What is needed> Reproduce each of the lines word for word.

## Start Recorded data

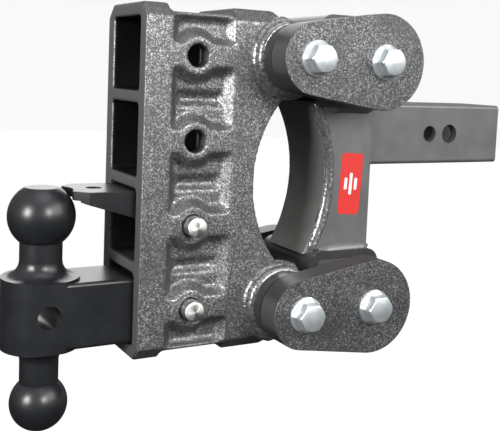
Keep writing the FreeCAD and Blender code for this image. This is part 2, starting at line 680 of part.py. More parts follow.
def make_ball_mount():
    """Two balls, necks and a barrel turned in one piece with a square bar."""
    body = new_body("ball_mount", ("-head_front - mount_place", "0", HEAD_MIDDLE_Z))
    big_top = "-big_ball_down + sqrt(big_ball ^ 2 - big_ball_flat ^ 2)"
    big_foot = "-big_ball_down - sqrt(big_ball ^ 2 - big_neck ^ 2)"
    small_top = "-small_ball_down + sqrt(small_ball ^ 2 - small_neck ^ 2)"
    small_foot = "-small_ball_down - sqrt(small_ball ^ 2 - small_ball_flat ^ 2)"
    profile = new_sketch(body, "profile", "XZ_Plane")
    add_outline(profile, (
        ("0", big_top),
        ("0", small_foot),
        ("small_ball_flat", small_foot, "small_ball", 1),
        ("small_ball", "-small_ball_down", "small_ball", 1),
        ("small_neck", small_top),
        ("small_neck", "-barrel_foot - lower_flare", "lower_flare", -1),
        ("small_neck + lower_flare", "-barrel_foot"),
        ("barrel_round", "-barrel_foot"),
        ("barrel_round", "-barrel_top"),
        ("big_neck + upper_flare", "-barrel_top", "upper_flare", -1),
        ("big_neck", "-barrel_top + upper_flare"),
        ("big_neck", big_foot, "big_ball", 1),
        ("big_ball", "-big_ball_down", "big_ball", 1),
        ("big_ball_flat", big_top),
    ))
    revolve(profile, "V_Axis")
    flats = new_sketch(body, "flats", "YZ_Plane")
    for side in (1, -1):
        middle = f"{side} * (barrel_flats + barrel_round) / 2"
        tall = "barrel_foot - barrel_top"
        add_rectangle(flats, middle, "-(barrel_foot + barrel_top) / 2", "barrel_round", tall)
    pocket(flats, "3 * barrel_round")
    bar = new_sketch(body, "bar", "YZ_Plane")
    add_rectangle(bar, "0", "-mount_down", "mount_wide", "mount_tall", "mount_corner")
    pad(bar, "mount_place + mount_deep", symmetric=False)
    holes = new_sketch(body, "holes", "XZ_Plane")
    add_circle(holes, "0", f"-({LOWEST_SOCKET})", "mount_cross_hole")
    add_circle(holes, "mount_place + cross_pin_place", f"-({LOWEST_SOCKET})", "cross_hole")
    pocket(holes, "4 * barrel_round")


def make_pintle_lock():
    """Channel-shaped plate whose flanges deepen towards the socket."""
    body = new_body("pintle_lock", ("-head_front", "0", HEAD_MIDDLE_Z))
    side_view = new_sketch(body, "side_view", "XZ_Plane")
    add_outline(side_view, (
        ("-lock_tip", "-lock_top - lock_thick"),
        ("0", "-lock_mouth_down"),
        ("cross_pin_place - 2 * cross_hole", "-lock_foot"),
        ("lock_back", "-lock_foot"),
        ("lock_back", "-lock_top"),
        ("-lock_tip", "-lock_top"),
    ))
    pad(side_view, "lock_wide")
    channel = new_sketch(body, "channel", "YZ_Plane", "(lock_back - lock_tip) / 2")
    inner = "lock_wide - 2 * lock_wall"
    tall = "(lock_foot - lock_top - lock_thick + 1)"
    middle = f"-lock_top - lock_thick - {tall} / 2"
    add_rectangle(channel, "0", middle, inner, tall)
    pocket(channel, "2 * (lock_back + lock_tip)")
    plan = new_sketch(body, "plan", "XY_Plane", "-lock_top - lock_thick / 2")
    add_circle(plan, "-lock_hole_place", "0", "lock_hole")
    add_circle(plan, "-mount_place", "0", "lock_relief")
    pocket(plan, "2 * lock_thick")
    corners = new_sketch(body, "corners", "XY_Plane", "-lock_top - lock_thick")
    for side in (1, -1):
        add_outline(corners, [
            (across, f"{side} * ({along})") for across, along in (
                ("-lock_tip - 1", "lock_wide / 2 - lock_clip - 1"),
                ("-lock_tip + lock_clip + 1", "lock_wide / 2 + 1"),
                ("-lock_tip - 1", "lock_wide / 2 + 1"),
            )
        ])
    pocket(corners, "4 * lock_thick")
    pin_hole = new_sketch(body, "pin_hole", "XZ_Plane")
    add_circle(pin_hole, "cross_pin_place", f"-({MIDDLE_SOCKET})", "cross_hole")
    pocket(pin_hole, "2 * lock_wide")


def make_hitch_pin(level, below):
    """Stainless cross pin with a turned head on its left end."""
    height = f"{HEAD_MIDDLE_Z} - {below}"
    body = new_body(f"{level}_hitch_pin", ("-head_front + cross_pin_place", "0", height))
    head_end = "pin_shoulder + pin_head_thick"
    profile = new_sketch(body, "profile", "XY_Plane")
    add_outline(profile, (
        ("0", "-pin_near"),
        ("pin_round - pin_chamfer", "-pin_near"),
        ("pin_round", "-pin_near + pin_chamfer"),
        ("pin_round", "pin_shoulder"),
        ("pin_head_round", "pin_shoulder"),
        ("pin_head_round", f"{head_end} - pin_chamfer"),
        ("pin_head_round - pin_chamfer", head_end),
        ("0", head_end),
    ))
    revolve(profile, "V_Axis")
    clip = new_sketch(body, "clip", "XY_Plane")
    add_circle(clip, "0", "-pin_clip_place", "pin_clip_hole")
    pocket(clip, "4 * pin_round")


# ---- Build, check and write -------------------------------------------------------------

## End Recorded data

Expected answer>
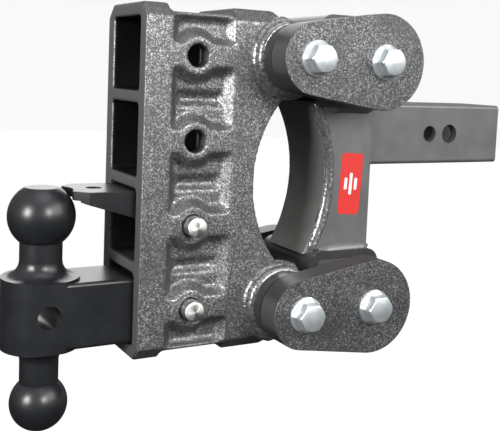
Keep writing the FreeCAD and Blender code for this image. This is part 2, starting at line 680 of part.py. More parts follow.
def make_ball_mount():
    """Two balls, necks and a barrel turned in one piece with a square bar."""
    body = new_body("ball_mount", ("-head_front - mount_place", "0", HEAD_MIDDLE_Z))
    big_top = "-big_ball_down + sqrt(big_ball ^ 2 - big_ball_flat ^ 2)"
    big_foot = "-big_ball_down - sqrt(big_ball ^ 2 - big_neck ^ 2)"
    small_top = "-small_ball_down + sqrt(small_ball ^ 2 - small_neck ^ 2)"
    small_foot = "-small_ball_down - sqrt(small_ball ^ 2 - small_ball_flat ^ 2)"
    profile = new_sketch(body, "profile", "XZ_Plane")
    add_outline(profile, (
        ("0", big_top),
        ("0", small_foot),
        ("small_ball_flat", small_foot, "small_ball", 1),
        ("small_ball", "-small_ball_down", "small_ball", 1),
        ("small_neck", small_top),
        ("small_neck", "-barrel_foot - lower_flare", "lower_flare", -1),
        ("small_neck + lower_flare", "-barrel_foot"),
        ("barrel_round", "-barrel_foot"),
        ("barrel_round", "-barrel_top"),
        ("big_neck + upper_flare", "-barrel_top", "upper_flare", -1),
        ("big_neck", "-barrel_top + upper_flare"),
        ("big_neck", big_foot, "big_ball", 1),
        ("big_ball", "-big_ball_down", "big_ball", 1),
        ("big_ball_flat", big_top),
    ))
    revolve(profile, "V_Axis")
    flats = new_sketch(body, "flats", "YZ_Plane")
    for side in (1, -1):
        middle = f"{side} * (barrel_flats + barrel_round) / 2"
        tall = "barrel_foot - barrel_top"
        add_rectangle(flats, middle, "-(barrel_foot + barrel_top) / 2", "barrel_round", tall)
    pocket(flats, "3 * barrel_round")
    bar = new_sketch(body, "bar", "YZ_Plane")
    add_rectangle(bar, "0", "-mount_down", "mount_wide", "mount_tall", "mount_corner")
    pad(bar, "mount_place + mount_deep", symmetric=False)
    holes = new_sketch(body, "holes", "XZ_Plane")
    add_circle(holes, "0", f"-({LOWEST_SOCKET})", "mount_cross_hole")
    add_circle(holes, "mount_place + cross_pin_place", f"-({LOWEST_SOCKET})", "cross_hole")
    pocket(holes, "4 * barrel_round")


def make_pintle_lock():
    """Channel-shaped plate whose flanges deepen towards the socket."""
    body = new_body("pintle_lock", ("-head_front", "0", HEAD_MIDDLE_Z))
    side_view = new_sketch(body, "side_view", "XZ_Plane")
    add_outline(side_view, (
        ("-lock_tip", "-lock_top - lock_thick"),
        ("0", "-lock_mouth_down"),
        ("cross_pin_place - 2 * cross_hole", "-lock_foot"),
        ("lock_back", "-lock_foot"),
        ("lock_back", "-lock_top"),
        ("-lock_tip", "-lock_top"),
    ))
    pad(side_view, "lock_wide")
    channel = new_sketch(body, "channel", "YZ_Plane", "(lock_back - lock_tip) / 2")
    inner = "lock_wide - 2 * lock_wall"
    tall = "(lock_foot - lock_top - lock_thick + 1)"
    middle = f"-lock_top - lock_thick - {tall} / 2"
    add_rectangle(channel, "0", middle, inner, tall)
    pocket(channel, "2 * (lock_back + lock_tip)")
    plan = new_sketch(body, "plan", "XY_Plane", "-lock_top - lock_thick / 2")
    add_circle(plan, "-lock_hole_place", "0", "lock_hole")
    add_circle(plan, "-mount_place", "0", "lock_relief")
    pocket(plan, "2 * lock_thick")
    corners = new_sketch(body, "corners", "XY_Plane", "-lock_top - lock_thick")
    for side in (1, -1):
        add_outline(corners, [
            (across, f"{side} * ({along})") for across, along in (
                ("-lock_tip - 1", "lock_wide / 2 - lock_clip - 1"),
                ("-lock_tip + lock_clip + 1", "lock_wide / 2 + 1"),
                ("-lock_tip - 1", "lock_wide / 2 + 1"),
            )
        ])
    pocket(corners, "4 * lock_thick")
    pin_hole = new_sketch(body, "pin_hole", "XZ_Plane")
    add_circle(pin_hole, "cross_pin_place", f"-({MIDDLE_SOCKET})", "cross_hole")
    pocket(pin_hole, "2 * lock_wide")


def make_hitch_pin(level, below):
    """Stainless cross pin with a turned head on its left end."""
    height = f"{HEAD_MIDDLE_Z} - {below}"
    body = new_body(f"{level}_hitch_pin", ("-head_front + cross_pin_place", "0", height))
    head_end = "pin_shoulder + pin_head_thick"
    profile = new_sketch(body, "profile", "XY_Plane")
    add_outline(profile, (
        ("0", "-pin_near"),
        ("pin_round - pin_chamfer", "-pin_near"),
        ("pin_round", "-pin_near + pin_chamfer"),
        ("pin_round", "pin_shoulder"),
        ("pin_head_round", "pin_shoulder"),
        ("pin_head_round", f"{head_end} - pin_chamfer"),
        ("pin_head_round - pin_chamfer", head_end),
        ("0", head_end),
    ))
    revolve(profile, "V_Axis")
    clip = new_sketch(body, "clip", "XY_Plane")
    add_circle(clip, "0", "-pin_clip_place", "pin_clip_hole")
    pocket(clip, "4 * pin_round")


# ---- Build, check and write -------------------------------------------------------------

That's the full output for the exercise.